Hard budget times have hit everyone, and the rape crisis center certainly is no exception. But even though tough financial times forced the closure of the satellite office here, the center still is more than willing to help area residents in need of services, and they want potential clients in Hinesville and the surrounding region to know that they’re still here.
“We would love to do more in Liberty County,” Savannah Rape Crisis Center Executive Director Kesha Gibson-Carter said. “There is a need in the community, and we are filling the need as much as we can with limited resources.”
The center is supported by the city of Savannah, United Way of the Coastal Empire, the state of Georgia and 5 percent from program fees. After three years in operation, the Liberty County satellite office closed when the rape crisis center lost a grant that funded the outfit, according to Gibson-Carter.
“When we lost the funding, we had to dissolve the satellite office,” she said. “We are continuing to provide services to Liberty County; however, it is minimal in terms of what we have provided in the past due to this lack of funding.”
Although, the RCC cannot provide physical outreach to the county anymore, services continuously are extended to Liberty when victims from the area contact the center’s Savannah office. The center still offers counseling, court assistance, support groups and community-education services. It also offers prevention programs, which include self-defense, good touch/bad touch differentiation and sexual-harassment classes for elementary students.

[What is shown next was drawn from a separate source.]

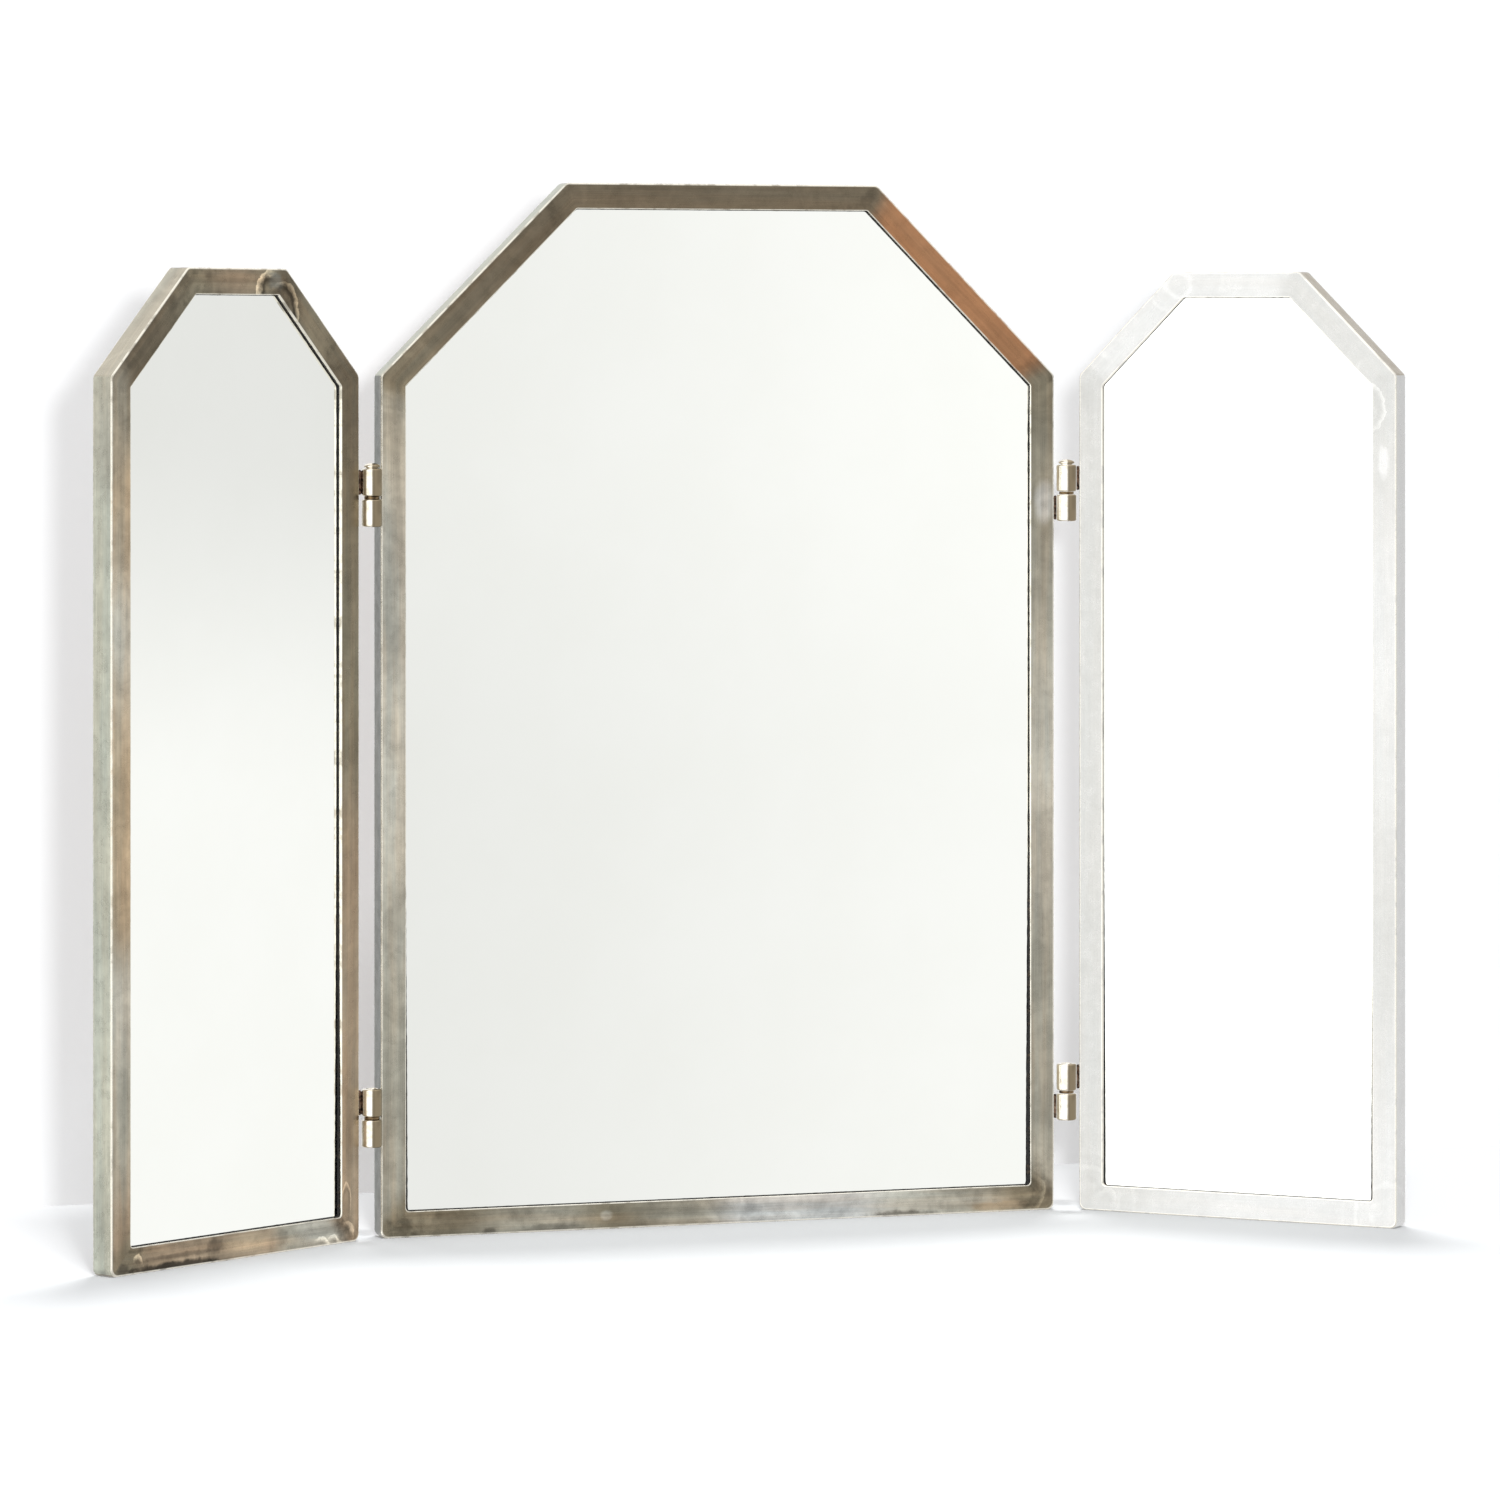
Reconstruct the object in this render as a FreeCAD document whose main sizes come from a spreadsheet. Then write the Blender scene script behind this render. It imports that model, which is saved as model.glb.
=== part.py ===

In 2012, about 200 residents participated in Rape Crisis Center prevention programs in Liberty County.  More than 150 students participated in the child-sexual abuse classes in the Liberty County Head Start program, and about 10 elementary- and middle-school-age students participated in the anti-bullying program at the Fort Stewart Youth Services.
“Liberty County victims have the opportunity to receive counseling along with the information that we give as far as our services,” Gibson-Carter said. “We want to increase our services because the need is so great.”
The RCC plans to host a series of fundraisers to build up funds to provide more services. They will host a garden party, called “Guitars in the Garden,” on Oct. 20. The event will raise awareness for sexual assault and molestation among men and boys.
“There is a national campaign called ‘One Blue String,’” Gibson-Carter explained. “That campaigned raises awareness of the fact that one in six men and boys are survivors of sexual abuse or molestation in their lifetime.”
The RCC also will start offering self-defense classes four times a year for mothers and daughters who are going off to college.
“These are just a few or the programs and services we extend to the Liberty County community,” Gibson-Carter said. “It all depends on support, outreach and funding.”
The center also offered a sexual-assault-prevention program at Snelson-Golden middle school in Hinesville last week.
“There is definitely a need for a rape-crisis center, and we want to help as much as possible,” Gibson-Carter said. “We are here and still providing services to Liberty County.”